Please tell us about your first photo book, what work does it include?
IG: My first photo book was about cars, naked women, and Olympic games. Unfortunately, it does not exist anymore. But the first book which was officially published under title 'Early works' is about "enfant terrible" pushing the limits of photography and getting on the everybody's nerves. At the same time, it has a strong socioeconomic background from the collapse of Soviet Union. The structure of the book is in a modernist manner. My childhood photographs are categorized in sections like experiments, montage, pop-art, concept, actions and performances, and finally my teachers from the primary school.

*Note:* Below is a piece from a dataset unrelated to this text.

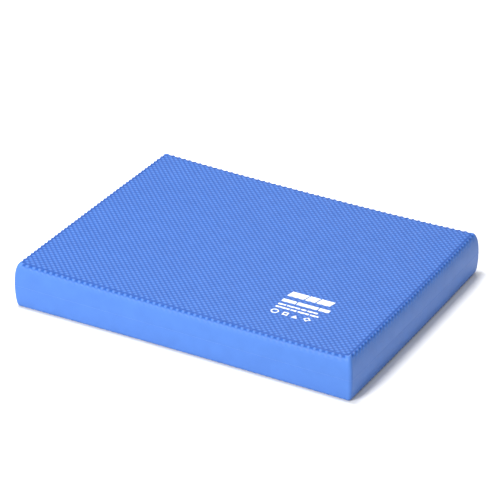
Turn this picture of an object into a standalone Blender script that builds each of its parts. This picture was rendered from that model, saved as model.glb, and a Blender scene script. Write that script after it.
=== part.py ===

'Early Works', 1990's, Ivars Gravlejs ©


'Early Works', 1990's, Ivars Gravlejs ©


'Early Works', 1990's, Ivars Gravlejs ©

Could you please tell us about your 'Photographer without Camera' series? How did it start? How did you choose the images for the final selection?
IG: I did not own a camera for several years. It was the only way to practice photography without being able to afford one. During the residency at Akademie Schloss Solitude in Stuttgart, it was a pleasure to visit MediaMarkt and Saturn stores. The final selection was based on aesthetics, but I would not call it the final selection. Even without a camera photographer remains a photographer, it's the way of thinking and perceiving the world. 


'Photographer without Camera', 2011, Ivars Gravlejs ©


'Photographer without Camera', 2011, Ivars Gravlejs ©


'Photographer without Camera', 2011, Ivars Gravlejs ©

How would you describe your artistic practice?
IG: Several aspects are close to the features of a clown practice. Breaking the norms, playing with expectations, manipulating, parodying. It is grotesque.

What do you think about photography in the era of digital and social networking?
IG: It is just more straightforward visual communication than it was before the digital environment.

Three books about photography that you recommend?
IG: Hans-Peter Feldmann: 'Buch/Book No. 9'; Pierre Bourdieu: 'Photography: A Middle-Brow Art'; Georg Winter: 'Ukiyo Camera Systems'.